BİR MESAJIMIZ VAR…
Bir dostum söylemişti; sen ne hissediyorsan, ne düşünüyorsan, neye sevinip neye üzülüyorsan, neye coşup neye heyecanlanıyorsan oda aynısını hissediyor aynısını düşünüyor, aynı sevinci aynı hüznü yaşıyor diye.
Başbakan’ı ilk defa yakından takip ettiğim anda hissettiğim şey aynen buydu.
Sert ve yalçın dağların çocuğuydu ama dünyanın en güzel gülen siyasetçisi vardı karşımızda. İçten, samimi, senden, benden, bizden biri. Bir Gazzeli’ye bir Arakanlı’ya sarılıp ağlayabilmesini daha iyi anlayabiliyorum şimdi. Sarıldığımda bende ağlardım çünkü evladı bir kahpe tarafından vurulmuş her babaya. “İlk görüşte anlıyorsunuz “Biz neysek, o da o”. Baştan ayağa “biz” baştan ayağa “halk” baştan ayağa “bu toprak” .
Hep Başbakanın mesajları konuşuldu ilk ziyarette. Konya’nın mesajı neydi Başbakan’a;
Konya bir söz verdi bu ziyarette. Sen sordun onlar; Şahidiz… Şahidiz…. Şahidiz… dedi.
Ve şunu haykırdı tüm dünyaya;
Senin bizimle aynı duyguları paylaştığına şahidiz. Aynı şeylere üzülüp aynı şeylere sevindiğimize şahidiz. Aynı vatanperverleri sevip, aynı hainlere kin dolu olduğumuza şahidiz… Aynı ülküde yürüdüğümüze şahidiz. Ve yolun sonuna kadar senin ve bizim “bir” olduğumuza şahidiz. Yeter ki bu kutlu yolda dosdoğru yürü. Doğru bildiğini, bildiğin gibi haykır.

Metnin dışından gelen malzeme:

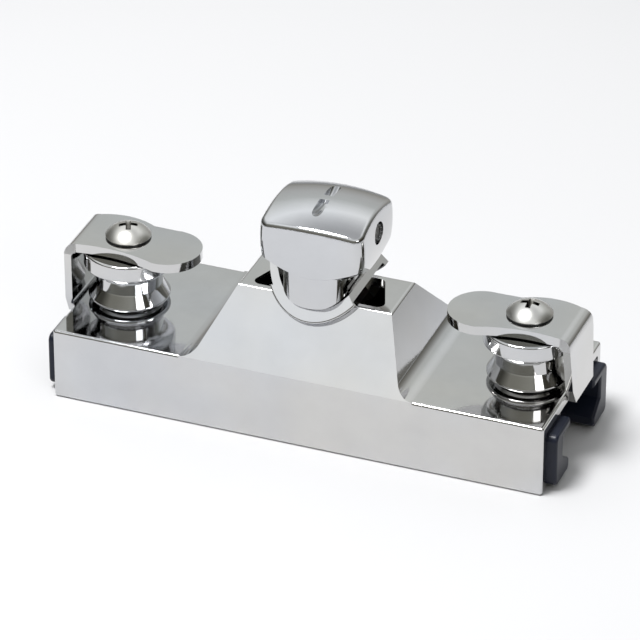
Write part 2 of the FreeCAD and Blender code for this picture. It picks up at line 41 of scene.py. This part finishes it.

“Mevlana’nın çocukları, torunları, komşuları, Konya’nın sokakları, Hadimin yolları, Taşkent’in sarp kayalıkları seninledir” dedi.
Seninle olmaya devam edecektir. Giderken Ankara’ya sevgimizi, heyecanımızı, duamızı hisset yanında, al onları da götür ve en büyük yardımcın olsun.
Gel değiştirelim bu dünyayı desen yanında bulacaksın bu şehri. Çünkü bu millet reis gibi, senin gibi insanların özlemiyle yandı hep. Çünkü savaştan savaşa, cepheden cepheye yıllarını verirken bu millet, padişahlarının onuru ve zenginliği için koşmadı hiçbir yere. Bu milleti koyun olarak suçlayan hiç kimsenin anlamadığı ve anlamayacağı bir şey var ki; bu millet aynı davayı yüreğinde hissettiğini bildiği insanların peşinden koştu hep. Çağdaş Türk Entelijansiyası anlamasa da bunu biz anlıyor ve geliyoruz peşinden dedi Konya.
Sen sadece yürü. Doğru bildiğin yolda dosdoğru yürü. Bizi hep yanında bulacaksın. Senin de bizimle aynı yolda yürüdüğümüzü bildiğimizden yanında bulacaksın bizi. Sen ve ben “bir” olduğumuz için bulacaksın yanında bizi. Yoksa sadece reis kadar “Anadolu” sadece reis kadar “halk” sadece reis kadar “millet” sadece reis kadar “hakkın savunucusu” olduğundan değil.
Biliyoruz ki yürüyeceksin, ama sende asla yalnız yürümeyeceksin. Biliyoruz ki haykıracaksın, ama sende asla yalnız haykırmayacaksın, halkı ve hakkı bulacaksın yanında. Torosların zirvesinde ne kadar sert esiyorsa rüzgar, sen bir o kadar merhamet sahibisin biliyoruz. Bu yüzden yürüyoruz bu kutlu mücadelede peşinden, yanından veya önünden. Her insan aşıktır toprağına. Ama senin ziyaretinde anladık ki; toprağında kayalıkların da, insanların da sana aşık.
İlk yazım da Dünyanın en güzel gülen liderine seslenmek de onur duyuyorum; sen yürü ki ümmet de yürüsün. Samimi insanıyla, bozkır toprağıyla, dağıyla, taşıyla Konya’nın, Başbakanına mesajı da buydu düşünüyorum. Konya’nın Duasını, Sevgisini yanında götürürken bu mesajda Davutoğlu’nun cebindeydi.